Object modeling scripts:
******

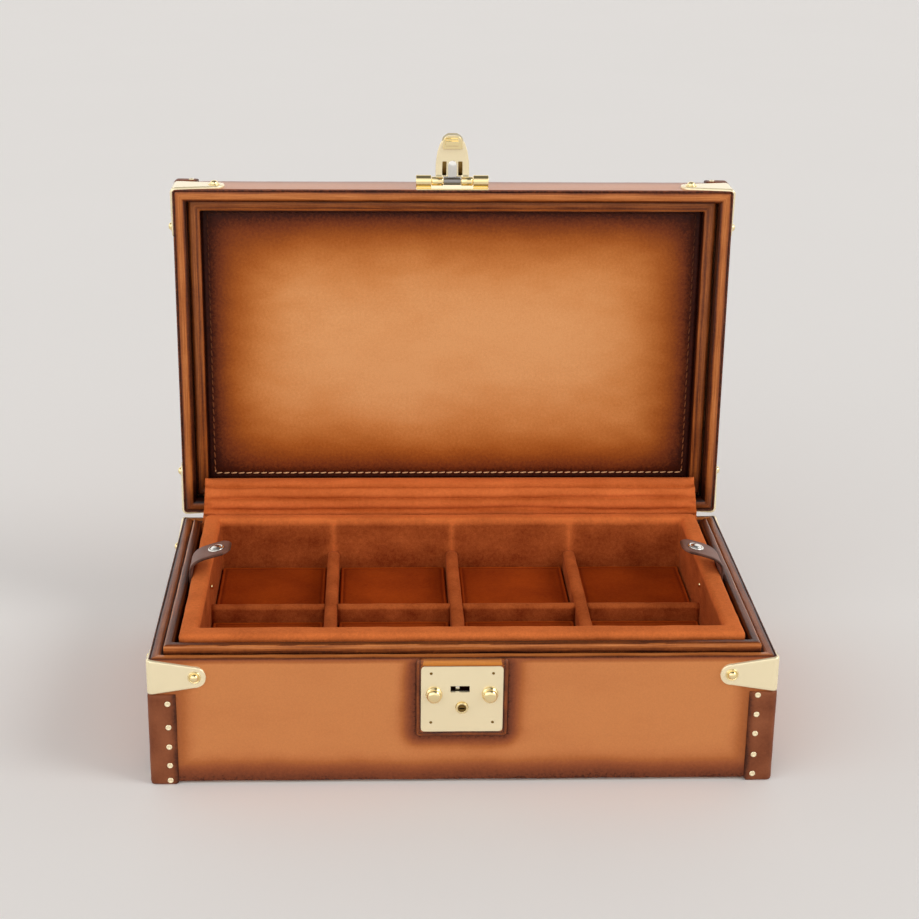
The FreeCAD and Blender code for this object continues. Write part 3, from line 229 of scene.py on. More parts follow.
def suede(name, dark, light, nap=0.3, gain=1.25):
    """Suede: brushed patches, short fibres and a soft sheen."""
    s = Shader(name, Roughness=0.95, Sheen_Weight=nap, Sheen_Roughness=0.4, Specular_IOR_Level=0.08)
    s.shader.inputs["Sheen Tint"].default_value = linear((226, 130, 76))
    patches = s.noise(48, 6, 0.62, (1, 1, 1.6))
    fibres = s.noise(1500, 5, 0.8)
    flecks = s.noise(520, 4, 0.7)
    mix = s.math("ADD", s.range(patches, 0.05, 0.75), s.range(fibres, -0.35, 0.35))
    mix = s.math("ADD", mix, s.range(flecks, -0.3, 0.3))
    # the burnish attribute lightens the suede: painted light on tops and ridges, painted shade low down and
    # in creases
    mix = s.math("ADD", mix, s.attribute("burnish_and_painted_light"), clamp=True)
    s.set("Base Color", s.ramp(mix, [(0.0, dark), (1.0, light)], gain))
    s.set("Normal", s.bump(fibres, 0.6, 0.0002, s.bump(flecks, 0.5, 0.0003)))
    return s.material


def metal(name, colour, roughness, metallic=1.0):
    """Polished metal with faint rubbing marks."""
    s = Shader(name, Metallic=metallic)
    rub = s.noise(340, 3, 0.6, (1, 5, 1))
    shades = [(0.0, tuple(c * 0.965 for c in colour)), (1.0, colour)]
    s.set("Base Color", s.ramp(s.noise(60), shades))
    s.set("Roughness", s.range(rub, *roughness))
    s.set("Normal", s.bump(s.noise(90, 2), 0.03, 0.0003))
    return s.material


def plywood(name):
    s = Shader(name, Specular_IOR_Level=0.3)
    grain = s.noise(45, 8, 0.7, (0.4, 3, 9))
    s.set("Base Color", s.ramp(grain, [(0.3, (166, 122, 76)), (0.7, (206, 168, 118))]))
    s.set("Roughness", s.range(grain, 0.55, 0.75))
    s.set("Normal", s.bump(grain, 0.2, 0.0002))
    return s.material


def thread(name):
    """Waxed thread, darker where the burnish attribute carries painted shade: up the panel, under the rim."""
    s = Shader(name, Roughness=0.7, Specular_IOR_Level=0.2)
    twist = s.range(s.noise(2600, 2), -0.25, 0.25)
    shade = s.math("ADD", s.attribute("burnish_and_painted_light"), twist, clamp=True)
    s.set("Base Color", s.ramp(shade, [(0.0, (240, 186, 136)), (0.5, (150, 86, 48)), (1.0, (66, 26, 12))]))
    s.set("Normal", s.bump(twist, 0.4, 0.0001))
    return s.material


HIDE = leather("hide_tan", HIDE_STOPS, gain=1.08)
LID_HIDE = leather("hide_tan_glazed", HIDE_STOPS, (0.3, 0.42), coat=0.5, gain=1.18)
PANEL = leather("hide_panel", PANEL_STOPS, (0.46, 0.62), 0.05, speckle=0.34, gain=1.22)
RIM = leather("hide_rim", RIM_STOPS, (0.3, 0.44), 0.12, 0.3, streaky=0.5, gain=1.02)
STRIP = leather("hide_strip", STRIP_STOPS, (0.44, 0.58), 0.25, 0.05, speckle=0.6, gain=0.95)
TAB = leather("hide_tab", TAB_STOPS, (0.4, 0.55), 0.15, 0.1, speckle=0.4, gain=1.0)
BRIDGE = leather("hide_bridge", BRIDGE_STOPS, (0.16, 0.28), 0.1, 0.5, streaky=0.5, gain=0.85)
SUEDE = suede("suede_rust", (116, 46, 14), (202, 108, 54))
SUEDE_LIGHT = suede("suede_gusset", (152, 68, 24), (208, 111, 58), 0.35)
PAD = suede("suede_pad", (118, 40, 4), (168, 70, 14), 0.08)
BRASS = metal("brass_plate", (255, 240, 200), (0.14, 0.24), 0.5)
BRASS_DOMED = metal("brass_domed", (255, 234, 178), (0.05, 0.12))
# dark brass for the pin heads and key plug, and as painted shade for the hasp backing
BRASS_DARK = metal("brass_dark_and_shaded", (128, 100, 52), (0.3, 0.45))
NICKEL = metal("nickel", (232, 230, 224), (0.1, 0.2))
STEEL = metal("steel_plain", (150, 148, 144), (0.25, 0.4))
PLY = plywood("birch_ply")
THREAD = thread("thread_waxed")

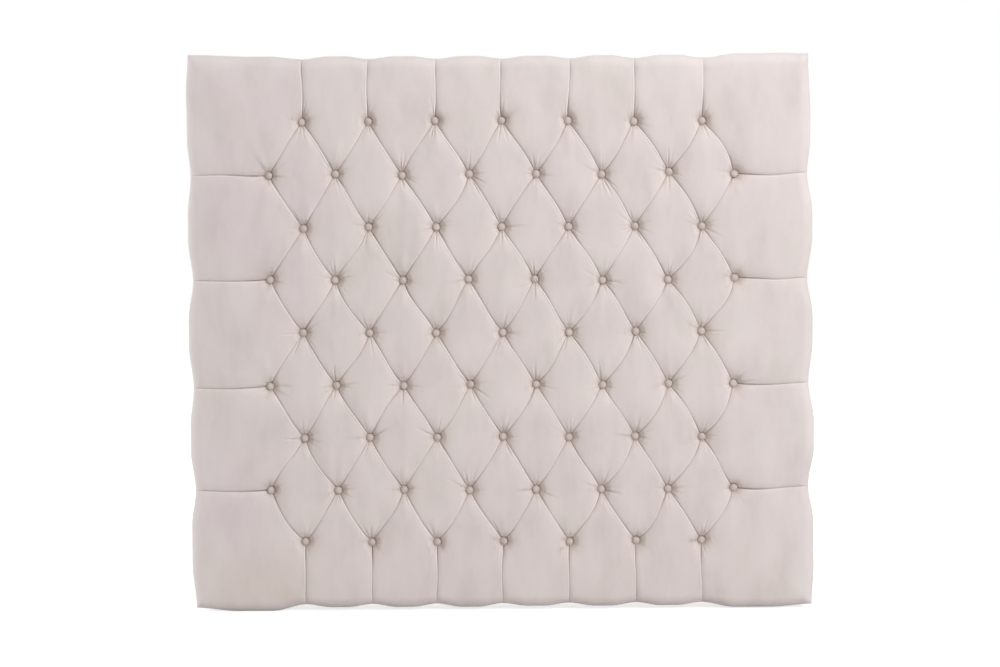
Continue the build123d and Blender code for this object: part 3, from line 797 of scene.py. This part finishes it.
# Each staple is a flat wire bent down at both ends: a profile carried along its crown and legs.
# They stand at even steps along all four edges.
def stapleRow(values):
    random = np.random.default_rng(values["seed"])
    inset, halfWidth = lining["stapleInset"], lining["halfWidth"]
    width, tall = 2 * halfWidth, lining["high"] - lining["low"]
    across = np.linspace(inset, width - inset, stapleCount(width) + 1) - halfWidth
    upwards = np.linspace(inset, tall - inset, stapleCount(tall) + 1)[1:-1] + lining["low"]
    places = [(x, z, 0.0) for z in (lining["low"] + inset, lining["high"] - inset) for x in across]
    places += [(x, z, math.pi / 2) for x in (inset - halfWidth, halfWidth - inset) for z in upwards]
    x, z, turn = np.array(places).T[:, :, None, None]
    turn = turn + random.normal(0, values["turn"], len(places))[:, None, None]
    end, half = values["crown"] / 2, values["wire"] / 2
    slope, stand, leg, flat = end - values["bend"], values["stand"], -values["leg"], values["flat"] / 2
    path = np.array([(-end, leg), (-end, 0.1), (-slope, stand), (slope, stand), (end, 0.1), (end, leg)])
    profile = np.array([(-half, -flat), (half, -flat), (half, flat), (-half, flat)])
    along, up = path[:, 0][:, None] + 0 * profile[:, 0], path[:, 1][:, None] + profile[:, 1]
    side = profile[:, 0] + 0 * path[:, 0][:, None]
    x = x + along * np.cos(turn) - side * np.sin(turn)
    z = z + along * np.sin(turn) + side * np.cos(turn)
    height = lining["front"] - values["behind"] - up + 0 * x
    print("Back done:", len(places), "staples")
    return toMetres(x, z, height), tubeFaces(len(places), len(path), len(profile))


staples = addMesh("liningStaples", *stapleRow(staple), smooth=False)
clean(staples, 0.0005 * mm)
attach(staples, body)


# Finishes

# Gives a node's inputs, by name or number, a link from a socket or a value
def setInputs(node, values):
    for name, value in values.items():
        if isinstance(value, bpy.types.NodeSocket):
            node.id_data.links.new(value, node.inputs[name])
        else:
            node.inputs[name].default_value = value


# A node with its settings and inputs, by its type's name after ShaderNode
def addNode(tree, kind, inputs={}, **settings):
    node = tree.nodes.new("ShaderNode" + kind)
    for name, value in settings.items():
        setattr(node, name, value)
    setInputs(node, inputs)
    return node


# Noise on Object coordinates, stretched by a Mapping node
def noise(tree, size, detail=2.0, stretch=(1, 1, 1), roughness=0.5):
    place = addNode(tree, "TexCoord").outputs["Object"]
    place = addNode(tree, "Mapping", {"Vector": place, "Scale": stretch}).outputs["Vector"]
    inputs = {"Vector": place, "Scale": size, "Detail": detail, "Roughness": roughness}
    return addNode(tree, "TexNoise", inputs).outputs["Fac"]


# Colours by a value: straight blends between stops, each a place and a colour
def ramp(tree, source, stops):
    node = addNode(tree, "ValToRGB", {"Fac": source})
    while len(node.color_ramp.elements) < len(stops):
        node.color_ramp.elements.new(0.5)
    for element, (place, colour) in zip(node.color_ramp.elements, stops):
        element.position, element.color = place, (*colour, 1)
    return node.outputs["Color"]


# The first colour at factor 0 and the second, or their product, at factor 1
def mixed(tree, factor, first, second, kind="MIX"):
    node = addNode(tree, "Mix", data_type="RGBA", blend_type=kind)
    wanted = dict(zip(("Factor", "A", "B"), (factor, first, second)))
    setInputs(node, {i: wanted[s.name] for i, s in enumerate(node.inputs) if s.enabled})
    return [s for s in node.outputs if s.enabled][0]


# Two values or sockets in one operation
def maths(tree, operation, first, second):
    return addNode(tree, "Math", {0: first, 1: second}, operation=operation).outputs[0]


# A material of one Principled node: its colour, its surface's values, and bumps one upon the
# other, each from a height, a distance in metres and a strength
def finished(material, colour, surface, bumps):
    tree, below = material.node_tree, {}
    for source, distance, strength in bumps:
        inputs = {"Height": source, "Distance": distance, "Strength": strength, **below}
        below = {"Normal": addNode(tree, "Bump", inputs).outputs["Normal"]}
    setInputs(tree.nodes["Principled BSDF"], {"Base Color": colour, **surface, **below})
    return material


# A new material with its nodes
def newMaterial(name):
    material = bpy.data.materials.new(name)
    material.use_nodes = True
    return material, material.node_tree


# Screen levels from 0 to 255 as amounts of light, by the sRGB curve
def srgb(*values):
    values = np.array(values) / 255
    return tuple(np.where(values <= 0.04045, values / 12.92, ((values + 0.055) / 1.055) ** 2.4))


velvetLook = {
    "pink": srgb(220, 208, 207),
    "grey": srgb(219, 209, 204),
    "brushedUp": srgb(229, 218, 217),
    "brushedDown": srgb(203, 192, 190),
    # colour of the painted shade in the creases and round the buttons
    "shade": srgb(150, 128, 120),
    # colour of the painted warm shade beside the buttons and of the lower left patch
    "shadeAndPatch": srgb(208, 192, 177), "shadeAndPatchShare": 0.6,
    # colour of the painted sheen at the left, right and top edges
    "edge": srgb(229, 226, 223),
    "buttonTint": srgb(199, 184, 175), "tintShare": 0.7,
    # colour of the painted highlight along the lips
    "lip": srgb(238, 230, 227),
    # noises: size, detail, stretch and roughness
    "patches": (5.5, 3, (1, 1, 0.8)),
    "brushing": (16, 3, (1, 1, 0.42), 0.6), "brushedShare": 0.45,
    "fibres": (900, 2), "fibreShade": 0.93,
    "pileNoise": (700, 2), "pileBump": (0.0004, 0.35),
    "clothNoise": (60, 2), "clothBump": (0.0008, 0.25),
    "surface": {"Roughness": 0.82, "Specular IOR Level": 0.2, "Sheen Weight": 1.0,
                "Sheen Roughness": 0.38, "Sheen Tint": (1, 1, 0.98, 1)},
}


# Pinkish and greyish patches, streaks of brushed pile and fine fibres. The cover also has the four
# shares that were written to its points, each as a blend towards its own colour: painted warm shade
# beside the buttons with a darker patch, painted sheen at the edges, a painted highlight on the lips,
# and painted shade in the creases and round the buttons. The buttons have a tint.
def velvet(name, values, tint=None):
    material, tree = newMaterial(name)

    def layer(look, *stops):
        return ramp(tree, noise(tree, *values[look]), stops)

    colour = layer("patches", (0.42, values["pink"]), (0.58, values["grey"]))
    brushed = layer("brushing", (0.3, values["brushedDown"]), (0.5, values["pink"]),
                    (0.72, values["brushedUp"]))
    colour = mixed(tree, values["brushedShare"], colour, brushed)
    if tint:
        colour = mixed(tree, values["tintShare"], colour, (*tint, 1))
    fibres = layer("fibres", (0.3, (values["fibreShade"],) * 3), (0.7, (1, 1, 1)))
    colour = mixed(tree, 1.0, colour, fibres, "MULTIPLY")
    if not tint:
        # painted warm shade and patch, painted sheen, painted highlight and painted shade, each from its
        # share
        for share, look in (("pressedPile", "shadeAndPatch"), ("edgePale", "edge"), ("lipLight", "lip"),
                            ("creaseShade", "shade")):
            amount = addNode(tree, "Attribute", attribute_name=share).outputs["Fac"]
            if look == "shadeAndPatch":
                amount = maths(tree, "MULTIPLY", amount, values["shadeAndPatchShare"])
            colour = mixed(tree, amount, colour, (*values[look], 1))
    return finished(material, colour, values["surface"], (
        (noise(tree, *values["pileNoise"]), *values["pileBump"]),
        (noise(tree, *values["clothNoise"]), *values["clothBump"])))


# The material takes the place of any other on the piece
def setMaterial(piece, material):
    piece.data.materials.clear()
    piece.data.materials.append(material)


setMaterial(velvetCover, velvet("pinkGreyVelvet", velvetLook))
setMaterial(velvetButtons, velvet("buttonVelvet", velvetLook, velvetLook["buttonTint"]))


# Fine noise between a dark and a light colour, with a finer one as bump
def clothLook(name, dark, light, size, roughness=0.9):
    material, tree = newMaterial(name)
    colour = ramp(tree, noise(tree, size, 4), ((0.35, dark), (0.65, light)))
    weave = noise(tree, size * 2.2, 3)
    return finished(material, colour, {"Roughness": roughness}, ((weave, 0.0003, 0.4),))


# Grain is noise that is stretched along the batten
def woodLook(name, dark, light, along):
    material, tree = newMaterial(name)
    grain = noise(tree, 130, 5, {"x": (0.06, 1, 1), "z": (1, 1, 0.06)}[along], 0.65)
    colour = ramp(tree, grain, ((0.3, dark), (0.7, light)))
    return finished(material, colour, {"Roughness": 0.7}, ((grain, 0.0004, 0.3),))


# Metal with stains of four fifths of its colour
def metalLook(name, colour, roughness):
    material, tree = newMaterial(name)
    stain = noise(tree, 220, 3)
    stained = ramp(tree, stain, ((0.3, tuple(0.8 * c for c in colour)), (0.7, colour)))
    surface = {"Metallic": 1.0, "Roughness": roughness}
    return finished(material, stained, surface, ((stain, 0.0002, 0.2),))


setMaterial(dustLining, clothLook("blackLining", (0.012, 0.012, 0.013), (0.03, 0.03, 0.032), 420))
setMaterial(staples, metalLook("stapleWire", (0.62, 0.62, 0.6), 0.35))
pineUp = woodLook("pineUpright", srgb(176, 140, 98), srgb(214, 182, 138), "z")
pineAcross = woodLook("pineAcross", srgb(176, 140, 98), srgb(214, 182, 138), "x")
finishes = {  # by how the pieces' names start
    "frame_stile": pineUp, "frame_upright": pineUp,
    "frame_rail": pineAcross, "corner_blocks": pineAcross,
    "face_board": woodLook("plywoodBoard", srgb(170, 140, 104), srgb(205, 175, 138), "x"),
    "twine": clothLook("linenTwine", srgb(190, 178, 150), srgb(222, 212, 190), 1500),
    "toggle": clothLook("toggleNylon", srgb(196, 196, 190), srgb(214, 214, 208), 90, 0.45),
    "threaded_inserts": metalLook("zincSteel", (0.68, 0.67, 0.62), 0.3),
}
for name, node in frame["nodes"].items():
    for start, material in finishes.items():
        if name.startswith(start):
            setMaterial(node, material)
print("Finishes done")


# Floor, light and camera

studio = {
    "floorSize": 14.0,
    "floorTone": 0.74,
    "floorGlow": 0.72,  # makes the lit floor as white as the backdrop
    # power, place and size
    "lamps": {"keyLamp": (208.0, (4.8, -4.4, 3.3), 2.8), "fillLamp": (80.0, (-4.6, 0.25, 1.3), 1.8),
              "topLamp": (22.0, (0.9, -1.15, 3.2), 2.0)},
    "aim": (0, 0, 0.65),
    "sky": 0.53,
}


# 1 for what the camera sees itself, in metal or through glass, and 0 for light on the object
def seenRays(tree):
    ray = addNode(tree, "LightPath").outputs
    straight = maths(tree, "MAXIMUM", ray["Is Camera Ray"], ray["Is Glossy Ray"])
    return maths(tree, "MAXIMUM", straight, ray["Is Transmission Ray"])


corners = np.array([(-1, -1, 0), (1, -1, 0), (1, 1, 0), (-1, 1, 0)])
floor = addMesh("studioFloor", corners * studio["floorSize"], [[0, 1, 2, 3]], smooth=False)
material, tree = newMaterial("paleFloor")
tree.nodes.clear()
plain = addNode(tree, "BsdfDiffuse", {"Color": (studio["floorTone"],) * 3 + (1,)})
strength = maths(tree, "MULTIPLY", seenRays(tree), studio["floorGlow"])
glow = addNode(tree, "Emission", {"Strength": strength})
both = addNode(tree, "AddShader", {0: plain.outputs[0], 1: glow.outputs[0]})
addNode(tree, "OutputMaterial", {"Surface": both.outputs[0]})
setMaterial(floor, material)

world = bpy.data.worlds.new("studioSky")
bpy.context.scene.world = world
world.use_nodes = True
tree = world.node_tree
tree.nodes.clear()
sky = addNode(tree, "Background", {"Strength": studio["sky"], "Color": (1, 1, 1, 1)})
backdrop = addNode(tree, "Background", {"Strength": 1.0, "Color": (1, 1, 1, 1)})
inputs = {0: seenRays(tree), 1: sky.outputs[0], 2: backdrop.outputs[0]}
choice = addNode(tree, "MixShader", inputs)
addNode(tree, "OutputWorld", {"Surface": choice.outputs[0]})


# A round lamp that is turned from straight down to its aim: by the angle between the two, and
# about the upright by the aim's own direction
def addLamp(name, power, place, size):
    lamp = bpy.data.lights.new(name, "AREA")
    lamp.energy, lamp.shape, lamp.size = power, "DISK", size
    holder = addObject(name, lamp)
    holder.location = place
    aim = np.array(studio["aim"]) - np.array(place)
    down = math.acos(-aim[2] / np.linalg.norm(aim))
    holder.rotation_euler = (down, 0, math.atan2(aim[1], aim[0]) - math.pi / 2)


for name, lamp in studio["lamps"].items():
    addLamp(name, *lamp)

camera = {
    "lens": 85.0,
    "place": (-0.0648, -5.375, 0.9663),
    "turn": (90 - 3.576, 0.264, -0.652),  # degrees
}
view = addObject("photoCamera", bpy.data.cameras.new("photoCamera"))
view.data.lens = camera["lens"]
view.location = camera["place"]
view.rotation_euler = [math.radians(angle) for angle in camera["turn"]]
bpy.context.scene.camera = view
bpy.context.scene.view_settings.view_transform = "Standard"
print("Studio done")
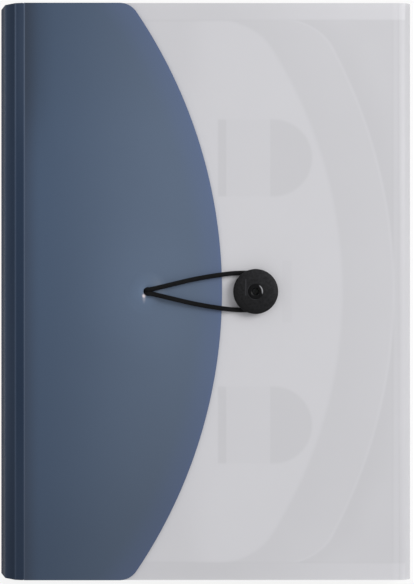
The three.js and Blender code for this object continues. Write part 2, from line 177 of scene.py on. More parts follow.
def weighted(masks, strengths, start):
    """A start and the sum of the masks, each times the strength of its name."""
    total = start
    for name, mask in masks.items():
        total = total + mask * strengths[name]
    return total


class Tree:
    """The node tree of a material or of the world."""

    IS_CAMERA, IS_GLOSSY, IS_TRANSMISSION = 0, 3, 6     # places on the Light Path node

    def __init__(self, owner):
        self.owner = owner
        self.owner.use_nodes = True
        self.nodes = self.owner.node_tree.nodes
        self.links = self.owner.node_tree.links
        self.nodes.clear()

    def node(self, kind, settings=None, inputs=None):
        """Any node: settings go on first, then values or links; returns its sockets by place."""
        made = self.nodes.new(kind)
        for key, value in (settings or {}).items():
            setattr(made, key, value)
        for key, value in (inputs or {}).items():
            if isinstance(value, Sock):
                self.links.new(value.socket, made.inputs[key])
            else:
                made.inputs[key].default_value = value
        return [Sock(self, out) for out in made.outputs]

    def math(self, operation, *values):
        return self.node("ShaderNodeMath", {"operation": operation}, dict(enumerate(values)))[0]

    def object_place(self):
        return self.node("ShaderNodeTexCoord")[3]

    def millimetres(self, place):
        """X from the mouth side, Y from the middle and Z from the underside, in millimetres."""
        moved = self.node("ShaderNodeVectorMath", {"operation": "SUBTRACT"},
                          {0: place, 1: (MOUTH_X, 0.0, 0.0)})[0]
        scaled = self.node("ShaderNodeVectorMath", {"operation": "SCALE"},
                           {0: moved, "Scale": 1 / MM})[0]
        return self.node("ShaderNodeSeparateXYZ", {}, {0: scaled})

    def noise(self, vector, scale, detail=2.0, roughness=0.5):
        inputs = {"Vector": vector, "Scale": scale, "Detail": detail, "Roughness": roughness}
        return self.node("ShaderNodeTexNoise", {}, inputs)[0]

    def mix(self, factor, first, second, blend="MIX"):
        """Two colours mixed; the Mix node keeps its colour sockets at places 6 and 7."""
        return self.node("ShaderNodeMix", {"data_type": "RGBA", "blend_type": blend},
                         {0: factor, 6: first, 7: second})[2]

    def tint(self, colour, tone):
        """A colour made lighter or darker by a tone near 1."""
        grey = self.node("ShaderNodeCombineXYZ", {}, {0: tone, 1: tone, 2: tone})[0]
        return self.mix(1.0, colour, grey, "MULTIPLY")

    def seen_white(self):
        """1 for a ray that comes from the camera, a gloss or a clear sheet, else 0."""
        paths = self.node("ShaderNodeLightPath")
        seen = paths[self.IS_CAMERA].max(paths[self.IS_GLOSSY])
        return seen.max(paths[self.IS_TRANSMISSION])

    def bump(self, height, strength, distance, normal=None):
        """A normal that leans with the height; it adds to an earlier one if that is given."""
        inputs = {"Height": height, "Strength": strength, "Distance": distance}
        if normal is not None:
            inputs["Normal"] = normal
        return self.node("ShaderNodeBump", {}, inputs)[0]

    def shade(self, **inputs):
        """The surface shader; words with underscores stand for the sockets' names."""
        named = {key.replace("_", " "): value for key, value in inputs.items()}
        shader = self.node("ShaderNodeBsdfPrincipled", {}, named)[0]
        self.node("ShaderNodeOutputMaterial", {}, {"Surface": shader})
        return self.owner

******

- EXERCISE TASK
The lines above from the one containing "The three.js and" through the one containing "IS_CAMERA, IS_GLOSSY, IS_TRANSMISSION" are to be set down exactly, and no others.

- THE RESULT
The three.js and Blender code for this object continues. Write part 2, from line 177 of scene.py on. More parts follow.
def weighted(masks, strengths, start):
    """A start and the sum of the masks, each times the strength of its name."""
    total = start
    for name, mask in masks.items():
        total = total + mask * strengths[name]
    return total


class Tree:
    """The node tree of a material or of the world."""

    IS_CAMERA, IS_GLOSSY, IS_TRANSMISSION = 0, 3, 6     # places on the Light Path node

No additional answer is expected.